Should we start by saying that General Jack Keane's name has a final "e" on it? And that somebody who doesn't know how to spell General Keane's name and yet endorses his plan comes across as--nay, is!--an ill informed dilettante?

Or should we start by saying that the original Keane-Kagan plan put forward in November called for "surging 50,000 more troops--with the equipment they need--into Iraq in the coming weeks and months"? And that all mention of the "50,000" figure has been deleted from the plan at http://www.aei.org/publications/pubID.25292/pub_detail.asp? Somebody who doesn't know that Keane has changed his plan in midstream--that the plan originally called for a surge of 50,000 troops but is now down to 20,000 has made a fool of himself, hasn't he?

Or should we start by pointing out that almost without exception the military intellectuals who have favored a labor-intensive counterinsurgency strategy have called for a much bigger troop increase than the piddly 20,000 of George W. Bush's surge? "300,000 Arabic-speaking military police" is what I have heard for years now? Is Joe Klein deaf, not to know that standard force requirements for serious counterinsurgency are much bigger than the proposed surge?
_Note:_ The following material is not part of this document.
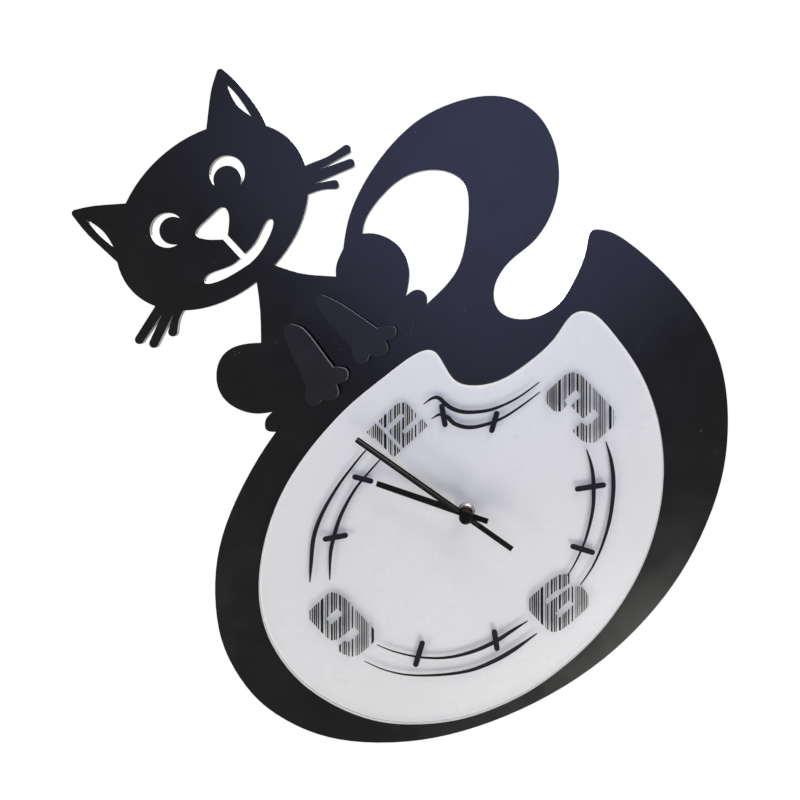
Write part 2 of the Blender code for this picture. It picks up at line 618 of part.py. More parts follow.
def make_case(axis):
    outer = rounded_box(CASE_LEFT, CASE_BOTTOM, CASE_RIGHT, CASE_TOP, 2.0)
    left, right = CASE_LEFT + CASE_WALL, CASE_RIGHT - CASE_WALL
    chamber = rounded_box(left, BAY_TOP + CASE_WALL, right, CASE_TOP - CASE_WALL, 1.0)
    bay = rounded_box(left, CASE_BOTTOM + CASE_WALL, right, BAY_TOP, 1.0)
    tube, bore = circle(TUBE_OUTER_R), circle(TUBE_INNER_R, sides=24)
    stud = circle(STUD_R, *MINUTE_WHEEL_AT, sides=12)
    cups, cup_bores = [], []
    for at in (THIRD_AT, SECONDS_AT, INTERMEDIATE_AT, ROTOR_AT):
        cups.append(circle(PIVOT_R + 0.7, *at, sides=12))
        cup_bores.append(circle(PIVOT_R, *at, sides=12))
    depths = [CASE_REAR, 12.7, CASE_INSIDE - 1.4, CASE_INSIDE, CASE_FRONT, TUBE_FRONT]
    walls = [outer, chamber, bay]
    levels = [walls, [*walls, stud], [*walls, stud, *cups, *cup_bores], [outer, bore], [tube, bore]]
    place(layered_mesh("front_case", depths, levels), axis, BLACK_PLASTIC)

    fit = CASE_WALL + GAP
    lid = rounded_box(CASE_LEFT + fit, BAY_TOP + CASE_WALL + GAP, CASE_RIGHT - fit, CASE_TOP - fit, 0.8)
    spots = [CENTRE_AT, THIRD_AT, SECONDS_AT, INTERMEDIATE_AT, ROTOR_AT]
    holes = [circle(SHAFT_R + 0.15 if at is CENTRE_AT else PIVOT_R, *at, sides=12) for at in spots]
    setting_hole = circle(1.5, *SETTING_AT, sides=16)
    place(layered_mesh("rear_cover", [COVER_REAR, COVER_INSIDE], [[lid, *holes, setting_hole]]),
          axis, BLACK_PLASTIC)


def make_motion_work(axis):
    """The wheels that turn the hour hand once for twelve turns of the minute hand."""
    back_way = MINUTE_WHEEL_ANGLE + 180
    cannon = gear(CANNON_TEETH, MODULE, MINUTE_WHEEL_ANGLE)
    shaft, seat = circle(SHAFT_R, sides=16), circle(1.4, sides=16)
    place(layered_mesh("minute_shaft", [4.9, 12.6, 12.9, 14.3, SHAFT_END],
                       [[shaft], [seat], [cannon], [shaft]]), axis, STEEL)
    wheel = gear(MINUTE_WHEEL_TEETH, MODULE, gap_phase(MINUTE_WHEEL_TEETH, back_way))
    pinion = gear(MINUTE_PINION_TEETH, HOUR_MODULE, back_way)
    stud_hole = circle(STUD_R + 0.1, sides=12)
    place(layered_mesh("minute_wheel", [13.0, 14.2, 16.6], [[wheel, stud_hole], [pinion, stud_hole]]),
          axis, WHITE_PLASTIC, MINUTE_WHEEL_AT)
    hour = gear(HOUR_WHEEL_TEETH, HOUR_MODULE, gap_phase(HOUR_WHEEL_TEETH, MINUTE_WHEEL_ANGLE))
    pipe, pipe_bore = circle(PIPE_OUTER_R, sides=24), circle(PIPE_INNER_R, sides=24)
    place(layered_mesh("hour_wheel", [15.2, 16.4, PIPE_END], [[hour, pipe_bore], [pipe, pipe_bore]]),
          axis, WHITE_PLASTIC)
    # An even number of teeth gives the minute wheel a gap on this side as well
    setting = gear(SETTING_TEETH, MODULE, back_way)
    stem = circle(1.2, sides=16)
    place(layered_mesh("setting_arbor", [1.9, 12.8, 14.4], [[stem], [setting]]), axis, WHITE_PLASTIC,
          SETTING_AT)
    grip = gear(16, 0.55, 0)
    hub_hole = circle(1.2 + GAP, sides=16)
    slab("setting_knob", axis, BLACK_PLASTIC, 1.6, 2.6, [grip, hub_hole], SETTING_AT)


def wheel_on_arbor(name, axis, look, at, depths, wheel, pinion, wheel_first=False):
    """An arbor with a wheel and a pinion on it: depths are arbor, wheel, pinion, arbor ends."""
    arbor = circle(ARBOR_R, sides=10)
    middle = [[wheel], [arbor], [pinion]] if wheel_first else [[pinion], [arbor], [wheel]]
    place(layered_mesh(name, depths, [[arbor], *middle, [arbor]]), axis, look, at)


def make_train(axis):
    """The wheels from the motor to the centre wheel, which drags the minute shaft by friction."""
    clutch_hole = circle(SHAFT_R + 0.1, sides=16)
    centre = gear(CENTRE_TEETH, MODULE, gap_phase(CENTRE_TEETH, THIRD_ANGLE))
    slab("centre_wheel", axis, WHITE_PLASTIC, 11.6, 0.7, [centre, clutch_hole])
    wheel_on_arbor("third_wheel", axis, WHITE_PLASTIC, THIRD_AT, [5.0, 9.9, 10.6, 11.4, 12.6, 16.6],
                   gear(THIRD_TEETH, MODULE, gap_phase(THIRD_TEETH, SECONDS_ANGLE)),
                   gear(THIRD_PINION_TEETH, MODULE, THIRD_ANGLE + 180), wheel_first=True)
    wheel_on_arbor("seconds_wheel", axis, WHITE_PLASTIC, SECONDS_AT, [5.0, 8.2, 8.9, 9.6, 10.9, 16.6],
                   gear(SECONDS_TEETH, MODULE, gap_phase(SECONDS_TEETH, INTERMEDIATE_ANGLE)),
                   gear(SECONDS_PINION_TEETH, MODULE, SECONDS_ANGLE + 180), wheel_first=True)
    wheel_on_arbor("intermediate_wheel", axis, WHITE_PLASTIC, INTERMEDIATE_AT,
                   [5.0, 6.8, 7.4, 8.0, 9.1, 16.6],
                   gear(INTERMEDIATE_TEETH, ROTOR_MODULE, gap_phase(INTERMEDIATE_TEETH, ROTOR_ANGLE)),
                   gear(INTERMEDIATE_PINION_TEETH, MODULE, INTERMEDIATE_ANGLE + 180), wheel_first=True)
    wheel_on_arbor("rotor", axis, BLACK_PLASTIC, ROTOR_AT, [5.0, 6.6, 7.6, 8.8, 10.4, 16.6],
                   circle(2.5, sides=24), gear(ROTOR_TEETH, ROTOR_MODULE, ROTOR_ANGLE + 180))


def make_motor(axis):
    """Coil and stator of the stepping motor, the circuit board, its crystal and its chip."""
    left, right = -25.0, -3.2
    rotor_x, rotor_z = ROTOR_AT
    strip_low, strip_high, tab_top = rotor_z - 3.6, rotor_z + 3.1, 24.0
    strip = [(left, strip_low), (right, strip_low), (right, tab_top), (right - 3.2, tab_top),
             (right - 3.2, strip_high), (left + 2.8, strip_high), (left + 2.8, tab_top), (left, tab_top)]
    slab("stator", axis, STEEL, 9.4, 0.8, [strip, circle(2.9, rotor_x, rotor_z, sides=24)])
    coil_z, coil_depth, flange_r, wire_r = 22.4, 10.5, 3.2, 2.8
    start, end = left + 3.2, right - 3.5
    profile = [(0, left + 0.4), (0.6, left + 0.4), (0.6, start), (flange_r, start), (flange_r, start + 0.8),
               (wire_r, start + 0.8), (wire_r, end - 0.8), (flange_r, end - 0.8), (flange_r, end),
               (0.6, end), (0.6, right - 0.4), (0, right - 0.4)]
    place(turned_mesh("coil", profile, 20, along_x=True), axis, COPPER, (0, coil_z), coil_depth + 0.7)
    slab("circuit_board", axis, GREEN_BOARD, 12.0, 1.0, [rounded_box(18.8, -9.0, 26.0, 24.0, 0.5)])
    can = [(0, 3.0), (0.9, 3.0), (1.0, 2.9), (1.0, -2.9), (0.9, -3.0), (0, -3.0)]
    place(turned_mesh("quartz_crystal", can, 16, along_x=True), axis, STEEL, (22.4, 16.0), 10.6)
    chip = [(0, 11.7), (2.4, 11.7), (2.1, 11.0), (1.2, 10.6), (0, 10.5)]
    place(turned_mesh("control_chip", chip, 20), axis, BLACK_PLASTIC, (22.4, 4.0))


def make_battery(axis):
    body = [(0, -25.6), (2.6, -25.6), (2.6, -24.5), (6.6, -24.5), (BATTERY_R, -24.1), (BATTERY_R, 24.0),
            (6.6, 24.4), (0, 24.4)]
    place(turned_mesh("battery", body, 32, along_x=True), axis, BATTERY_WRAP, (0, BATTERY_Z), BATTERY_DEPTH)
    inside = CASE_RIGHT - CASE_WALL
    for name, side in (("battery_contact_positive", -1), ("battery_contact_negative", 1)):
        far, near = side * (inside - GAP), side * (inside - GAP - 0.3)
        low, high = min(far, near), max(far, near)
        contact = box(low, BATTERY_Z - 5, high, BATTERY_Z + 5)
        slab(name, axis, STEEL, BATTERY_DEPTH - 4.5, 9.0, [contact])


# ---------------------------------------------------------------- the back

def make_hanger(face):
    """A block on the back of the plate, and a keyhole plate that hooks over a nail."""
    half_wide, high, low = 27.0, 12.0, -14.0
    block_back = 3.2
    edge = rounded_box(-half_wide, low, half_wide, high, 2.0)
    pocket = rounded_box(-7.0, -10.0, 7.0, 6.0, 2.0)
    screw_at = ((-19.0, 0.0), (19.0, 0.0))
    screw_holes = [circle(1.3, x, z, sides=12) for x, z in screw_at]
    place(layered_mesh("hanger_block", [block_back, 10.0, 12.0, PLATE_BACK - GAP],
                       [[edge, pocket, *screw_holes], [edge, pocket], [edge]]),
          face, BLACK_ACRYLIC, (HANGER_X, HANGER_Z))
    # The slot's round upper end fits the nail, and its wide lower end lets the head through
    slot_r, head_r, drop = 2.0, 4.2, 6.0
    reach = math.degrees(math.asin(slot_r / head_r))
    keyhole = arc(0, 0, slot_r, 0, 180) + arc(0, -drop, head_r, 90 + reach, 450 - reach)
    plate_back = block_back - GAP - 1.2
    strap = rounded_box(-25.0, -12.0, 25.0, 8.0, 3.0)
    strap_holes = [circle(1.3, x, z, sides=12) for x, z in screw_at]
    slab("hanger_plate", face, STEEL, plate_back, 1.2, [strap, keyhole, *strap_holes], (HANGER_X, HANGER_Z))
    screw = [(0, 9.4), (0.9, 9.4), (1.0, 9.0), (1.0, plate_back - GAP), (2.6, plate_back - GAP),
             (2.4, 0.7), (1.4, 0.4), (0, 0.4)]
    for name, (x, z) in zip(("hanger_screw_left", "hanger_screw_right"), screw_at):
        place(turned_mesh(name, screw, 16), face, STEEL, (HANGER_X + x, HANGER_Z + z))


def make_standoffs(face):
    for name, at in STANDOFFS.items():
        slab(f"standoff_{name}", face, BLACK_ACRYLIC, PAD_THICK + GAP, PLATE_BACK - PAD_THICK - 2 * GAP,
             [circle(STANDOFF_R, sides=24)], at)
        slab(f"wall_pad_{name}", face, RUBBER, 0.0, PAD_THICK, [circle(PAD_R, sides=24)], at)


def empty(name, parent, at):
    obj = bpy.data.objects.new(name, None)
    bpy.context.scene.collection.objects.link(obj)
    obj.parent = parent
    obj.location = (at[0] * MM, 0, at[1] * MM)
    return obj


def main():
    for obj in list(bpy.data.objects):
        bpy.data.objects.remove(obj)
    face = empty("dial_middle", None, (-HANGER_X, -HANGER_Z))
    axis = empty("hands_axis", face, (AXIS_X, AXIS_Z))
    make_face(face)
    make_hands(axis)
    make_clamp(axis)
    make_case(axis)
    make_motion_work(axis)
    make_train(axis)
    make_motor(axis)
    make_battery(axis)
    make_hanger(face)
    make_standoffs(face)


main()
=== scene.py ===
"""Looks for the cat wall clock: dial print, materials, light and camera, around the CAD frame.

Print positions are in millimetres from the middle of the dial, x to the right and z up, as the
clock hangs. Everything else is in metres in the CAD frame, with the wall at y = 0.
"""
import json
import math
import random

import bmesh
import bpy
from mathutils import Matrix, Vector


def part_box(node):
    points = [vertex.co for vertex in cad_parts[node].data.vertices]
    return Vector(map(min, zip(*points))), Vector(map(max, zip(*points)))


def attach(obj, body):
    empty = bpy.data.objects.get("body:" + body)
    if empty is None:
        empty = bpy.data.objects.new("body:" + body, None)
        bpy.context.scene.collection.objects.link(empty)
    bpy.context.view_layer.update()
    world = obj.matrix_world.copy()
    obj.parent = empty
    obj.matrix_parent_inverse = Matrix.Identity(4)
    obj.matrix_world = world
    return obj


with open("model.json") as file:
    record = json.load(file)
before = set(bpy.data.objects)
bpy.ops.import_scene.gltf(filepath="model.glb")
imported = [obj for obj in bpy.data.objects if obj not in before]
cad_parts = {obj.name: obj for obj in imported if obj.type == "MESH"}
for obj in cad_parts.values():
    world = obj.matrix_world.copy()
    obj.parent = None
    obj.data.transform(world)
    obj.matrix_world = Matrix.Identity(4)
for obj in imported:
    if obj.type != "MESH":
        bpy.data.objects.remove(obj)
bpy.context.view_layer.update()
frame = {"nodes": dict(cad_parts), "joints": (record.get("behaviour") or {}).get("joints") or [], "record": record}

MM = 0.001
NODES = frame["nodes"]
JOINTS = {joint["name"]: joint for joint in frame["joints"]}
HANDS_AXIS = Vector(JOINTS["minute_hand_turn"]["pos_m"])
AXIS_FROM_MIDDLE = Vector((-0.93, 0.0, -0.4)) * MM
DIAL_MIDDLE = HANDS_AXIS - AXIS_FROM_MIDDLE
COVER_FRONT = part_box("dial_cover")[0].y
PLATE_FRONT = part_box("body_plate")[0].y
INK_GAP = 0.02 * MM
INK_THICK = 0.05 * MM
RIB_HIGH = 0.35 * MM                    # of the CAD hand's own rib, which the flanks lean on

HEAD_ON_MIRROR = 0.04                   # how much clear sheet mirrors when seen head on
PAINTED_WALL_GLOW = 0.35                        # painted glow that the clear sheet's cut walls give off, standing in for the white backing mirrored in them
WALL_THROUGH = 0.5                      # how much those walls let past

AMBIENT = 0.24
FLOOR_HALF = 1.2
FLOOR_PLACE = (0.0, -0.3, -1.6)

LEAN = math.radians(43)                 # how far the camera is turned about its own line of sight
LENS_MM, SENSOR_MM = 27.27, 36.0
LENS_SHIFT = (-0.10, -0.13)
EYE_RIGHT, EYE_UP = 101 * MM, 95.7 * MM    # the camera from the dial's middle
EYE_AWAY = 0.4                          # and from the plate's front


# ---------------------------------------------------------------- node helpers

def socket_name(key):
    """A node socket's name from a keyword: base_color is Base Color."""
    return key.replace("_", " ").title().replace("Ior", "IOR")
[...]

Or is Joe Klein simply ignorant of counterinsurgency doctrine, of the size of Bush's likely proposals, or both of both?

Or should we start by saying that somebody who begins his piece by saying that "the Democrats who oppose the so-called 'surge' are right" and concludes by saying that "liberals won't ever be trusted on national security until they start doing their homework" is badly delusional himself? I mean, if liberals haven't done their homework how can anybody know that they are right--as Joe Klein does? Is Joe Klein saying that he has done their homework for them?